--- Data lines ---

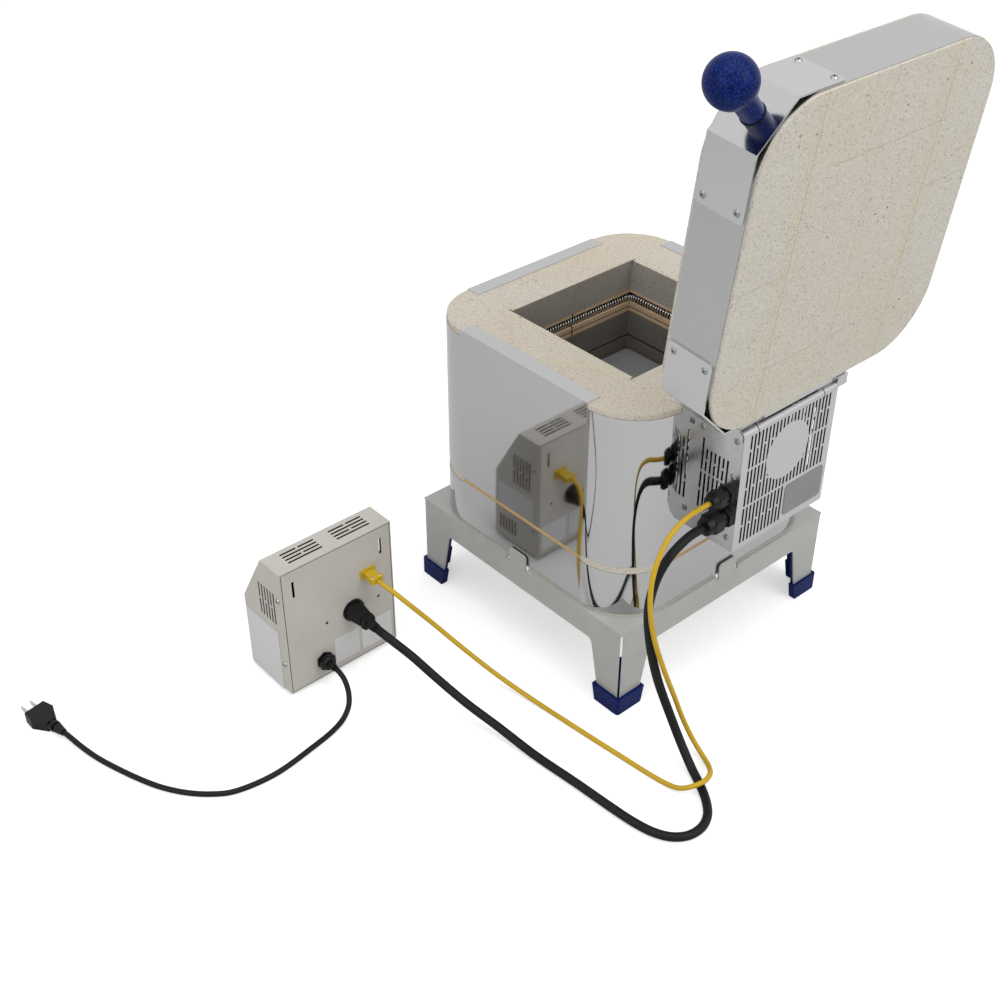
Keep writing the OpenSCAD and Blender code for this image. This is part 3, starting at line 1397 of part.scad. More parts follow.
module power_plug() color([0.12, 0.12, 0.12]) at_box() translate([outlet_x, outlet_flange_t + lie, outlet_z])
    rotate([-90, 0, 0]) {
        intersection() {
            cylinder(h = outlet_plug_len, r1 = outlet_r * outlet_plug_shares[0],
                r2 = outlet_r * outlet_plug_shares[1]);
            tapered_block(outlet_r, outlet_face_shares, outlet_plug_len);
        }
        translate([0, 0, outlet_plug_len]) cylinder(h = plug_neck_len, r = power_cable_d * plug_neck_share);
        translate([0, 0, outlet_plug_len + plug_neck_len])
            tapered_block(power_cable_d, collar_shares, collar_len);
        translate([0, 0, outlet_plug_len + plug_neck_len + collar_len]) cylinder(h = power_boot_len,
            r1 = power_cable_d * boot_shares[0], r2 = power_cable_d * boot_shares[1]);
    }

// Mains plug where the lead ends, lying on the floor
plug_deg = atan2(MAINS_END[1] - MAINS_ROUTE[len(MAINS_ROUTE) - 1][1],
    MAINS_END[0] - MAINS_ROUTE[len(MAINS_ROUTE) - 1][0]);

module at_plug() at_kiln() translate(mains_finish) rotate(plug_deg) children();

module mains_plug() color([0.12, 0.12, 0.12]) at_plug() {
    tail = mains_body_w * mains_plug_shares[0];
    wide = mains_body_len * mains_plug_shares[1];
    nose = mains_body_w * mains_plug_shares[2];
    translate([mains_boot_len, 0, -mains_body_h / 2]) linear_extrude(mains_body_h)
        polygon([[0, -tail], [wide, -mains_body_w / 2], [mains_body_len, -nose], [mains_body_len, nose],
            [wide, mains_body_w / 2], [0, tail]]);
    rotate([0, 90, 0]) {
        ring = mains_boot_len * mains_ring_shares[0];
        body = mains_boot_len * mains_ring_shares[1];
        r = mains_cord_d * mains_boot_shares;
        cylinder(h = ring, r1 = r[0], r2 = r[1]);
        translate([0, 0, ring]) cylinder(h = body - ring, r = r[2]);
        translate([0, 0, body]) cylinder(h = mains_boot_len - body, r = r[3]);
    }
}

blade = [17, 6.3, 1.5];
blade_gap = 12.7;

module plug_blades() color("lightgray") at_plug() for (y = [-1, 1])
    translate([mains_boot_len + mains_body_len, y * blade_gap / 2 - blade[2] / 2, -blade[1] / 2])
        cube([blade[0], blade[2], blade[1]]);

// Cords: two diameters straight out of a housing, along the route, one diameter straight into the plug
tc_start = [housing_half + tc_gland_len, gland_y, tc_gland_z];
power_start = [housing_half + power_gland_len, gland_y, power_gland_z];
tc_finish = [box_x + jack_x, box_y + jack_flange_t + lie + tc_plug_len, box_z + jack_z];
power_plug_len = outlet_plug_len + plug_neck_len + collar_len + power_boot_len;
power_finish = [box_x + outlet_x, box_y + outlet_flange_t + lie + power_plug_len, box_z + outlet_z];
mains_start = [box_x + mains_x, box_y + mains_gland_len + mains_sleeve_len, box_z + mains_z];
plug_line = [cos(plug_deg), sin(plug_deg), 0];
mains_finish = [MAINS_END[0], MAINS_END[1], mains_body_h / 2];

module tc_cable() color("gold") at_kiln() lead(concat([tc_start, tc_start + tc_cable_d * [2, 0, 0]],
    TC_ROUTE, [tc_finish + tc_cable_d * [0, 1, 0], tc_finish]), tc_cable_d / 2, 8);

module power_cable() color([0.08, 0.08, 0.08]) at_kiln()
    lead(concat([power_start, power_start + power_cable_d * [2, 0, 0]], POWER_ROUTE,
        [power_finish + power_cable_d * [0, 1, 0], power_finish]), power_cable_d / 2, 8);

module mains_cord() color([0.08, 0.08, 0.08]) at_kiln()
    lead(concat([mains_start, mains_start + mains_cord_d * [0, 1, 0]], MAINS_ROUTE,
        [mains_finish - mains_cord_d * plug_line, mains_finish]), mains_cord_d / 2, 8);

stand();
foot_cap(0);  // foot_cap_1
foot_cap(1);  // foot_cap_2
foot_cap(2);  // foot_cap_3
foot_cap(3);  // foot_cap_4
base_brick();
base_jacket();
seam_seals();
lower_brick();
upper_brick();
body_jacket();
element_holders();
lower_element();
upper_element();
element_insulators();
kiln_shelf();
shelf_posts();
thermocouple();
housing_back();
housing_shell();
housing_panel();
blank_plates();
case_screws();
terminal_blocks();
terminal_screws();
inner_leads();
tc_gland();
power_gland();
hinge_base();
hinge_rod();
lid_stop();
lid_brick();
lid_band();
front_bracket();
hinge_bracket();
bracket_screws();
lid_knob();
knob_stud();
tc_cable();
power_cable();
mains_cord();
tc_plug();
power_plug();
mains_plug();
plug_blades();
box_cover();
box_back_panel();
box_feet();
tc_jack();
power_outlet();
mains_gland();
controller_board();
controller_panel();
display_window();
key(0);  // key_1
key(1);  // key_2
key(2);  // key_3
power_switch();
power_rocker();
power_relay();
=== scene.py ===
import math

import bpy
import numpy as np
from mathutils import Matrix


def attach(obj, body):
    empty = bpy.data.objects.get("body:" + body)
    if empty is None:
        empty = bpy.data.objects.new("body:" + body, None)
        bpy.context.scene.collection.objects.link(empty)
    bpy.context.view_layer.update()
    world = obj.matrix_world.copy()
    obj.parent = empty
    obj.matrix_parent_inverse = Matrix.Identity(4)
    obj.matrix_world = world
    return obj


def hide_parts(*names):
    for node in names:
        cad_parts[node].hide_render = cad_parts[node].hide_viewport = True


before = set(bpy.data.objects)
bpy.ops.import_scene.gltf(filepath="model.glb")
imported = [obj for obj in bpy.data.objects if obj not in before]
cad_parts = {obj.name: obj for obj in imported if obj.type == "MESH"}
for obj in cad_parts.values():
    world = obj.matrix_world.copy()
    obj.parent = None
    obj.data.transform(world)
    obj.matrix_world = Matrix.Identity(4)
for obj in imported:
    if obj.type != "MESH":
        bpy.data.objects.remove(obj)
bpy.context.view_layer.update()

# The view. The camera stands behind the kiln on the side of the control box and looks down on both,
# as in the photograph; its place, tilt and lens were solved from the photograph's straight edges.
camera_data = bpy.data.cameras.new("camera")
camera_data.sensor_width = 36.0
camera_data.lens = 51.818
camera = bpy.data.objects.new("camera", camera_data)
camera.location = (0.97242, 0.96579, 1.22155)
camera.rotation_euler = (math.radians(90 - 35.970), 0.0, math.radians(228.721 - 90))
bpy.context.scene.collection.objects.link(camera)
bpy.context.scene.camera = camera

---

_Requirement_: Each line from the one containing "controller_panel();" to the end of the listing above should be copied exactly, and nothing else.

_Response_:
controller_panel();
display_window();
key(0);  // key_1
key(1);  // key_2
key(2);  // key_3
power_switch();
power_rocker();
power_relay();
=== scene.py ===
import math

import bpy
import numpy as np
from mathutils import Matrix


def attach(obj, body):
    empty = bpy.data.objects.get("body:" + body)
    if empty is None:
        empty = bpy.data.objects.new("body:" + body, None)
        bpy.context.scene.collection.objects.link(empty)
    bpy.context.view_layer.update()
    world = obj.matrix_world.copy()
    obj.parent = empty
    obj.matrix_parent_inverse = Matrix.Identity(4)
    obj.matrix_world = world
    return obj


def hide_parts(*names):
    for node in names:
        cad_parts[node].hide_render = cad_parts[node].hide_viewport = True


before = set(bpy.data.objects)
bpy.ops.import_scene.gltf(filepath="model.glb")
imported = [obj for obj in bpy.data.objects if obj not in before]
cad_parts = {obj.name: obj for obj in imported if obj.type == "MESH"}
for obj in cad_parts.values():
    world = obj.matrix_world.copy()
    obj.parent = None
    obj.data.transform(world)
    obj.matrix_world = Matrix.Identity(4)
for obj in imported:
    if obj.type != "MESH":
        bpy.data.objects.remove(obj)
bpy.context.view_layer.update()

# The view. The camera stands behind the kiln on the side of the control box and looks down on both,
# as in the photograph; its place, tilt and lens were solved from the photograph's straight edges.
camera_data = bpy.data.cameras.new("camera")
camera_data.sensor_width = 36.0
camera_data.lens = 51.818
camera = bpy.data.objects.new("camera", camera_data)
camera.location = (0.97242, 0.96579, 1.22155)
camera.rotation_euler = (math.radians(90 - 35.970), 0.0, math.radians(228.721 - 90))
bpy.context.scene.collection.objects.link(camera)
bpy.context.scene.camera = camera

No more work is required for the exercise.